As an example of one complex project we have worked on lately, we recently migrated our production database from MariaDB to PostgreSQL using streaming replication to minimise the potential downtime and have replicated environments to adapt and test our backend APIs properly.
We look for someone who has experience with different stacks (mainly Linux based), technologies and production models and has participated actively on the build of essential pieces of a cloud platform.
Someone that knows how to conduct a technical operation that potentially affects users and at the same time can code small applications and scripts to automate the platform and also debug problems in other people's code.
You care about security, code quality, scalability, performance, and simplicity. Above all, you seek operational excellence and apply the best engineering practices possible. Not everything that you or your team do can be perfect, but you make sure that you always know the trade-offs. You back your decisions with arguments. You don't care for hype and always try to find the best solution and technology for the job and its context.
Sketch is a 100% remote company, and your colleagues are distributed around the globe. Being remote adds great flexibility, and helps us build a more diverse team. We put respect for each other above everything else.
Besides being remote we work asynchronously as often as we can. This means that our team communicates mostly using Slack and GitHub. When we need it, we also have video calls.
Our Technology team has more than 50 people today, split between Mac, Backend, Frontend, Infrastructure and QA. In particular, the Infrastructure team has 6 members. We work in multidisciplinary squads: people from different roles, including members of the Product team, work together on solving problems and delivering functionality to our users.

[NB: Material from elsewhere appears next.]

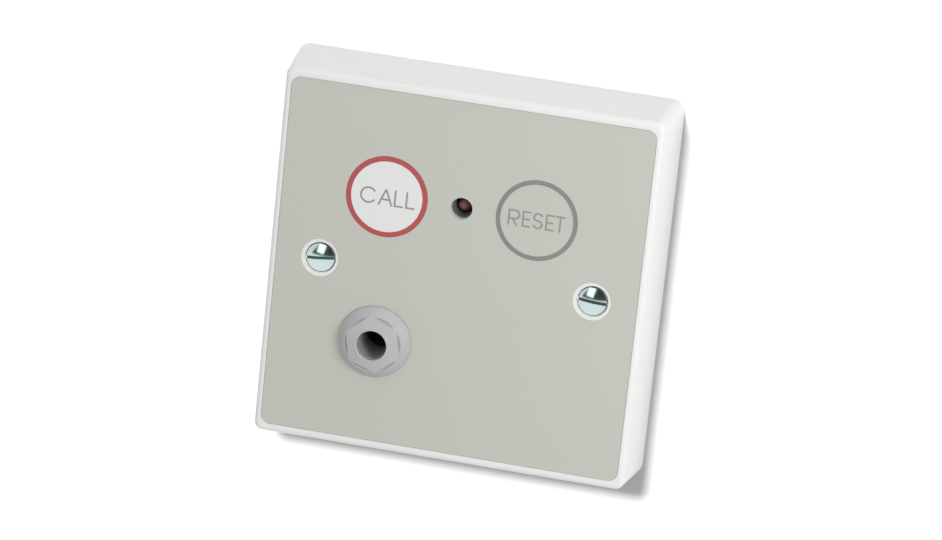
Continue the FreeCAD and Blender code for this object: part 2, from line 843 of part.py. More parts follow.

Professional experience managing Linux-based and cloud-native distributed systems in the past
Experience coding with high-level programming languages like Python
Experience with Infrastructure as Code tools such as Terraform, and configuration management tools to automate manual operations
A good understanding of the HTTP protocol and the behavior of production web services
Excellent communication skills and a good written and spoken English
You're based in European / African timezones
We care about your well-being and your professional success, so we offer you
Flexibility to organize your own time, no set hours
As many vacation days as you need
Whatever training you need to develop in your job
A powerful laptop
The option to work anywhere in European/African timezones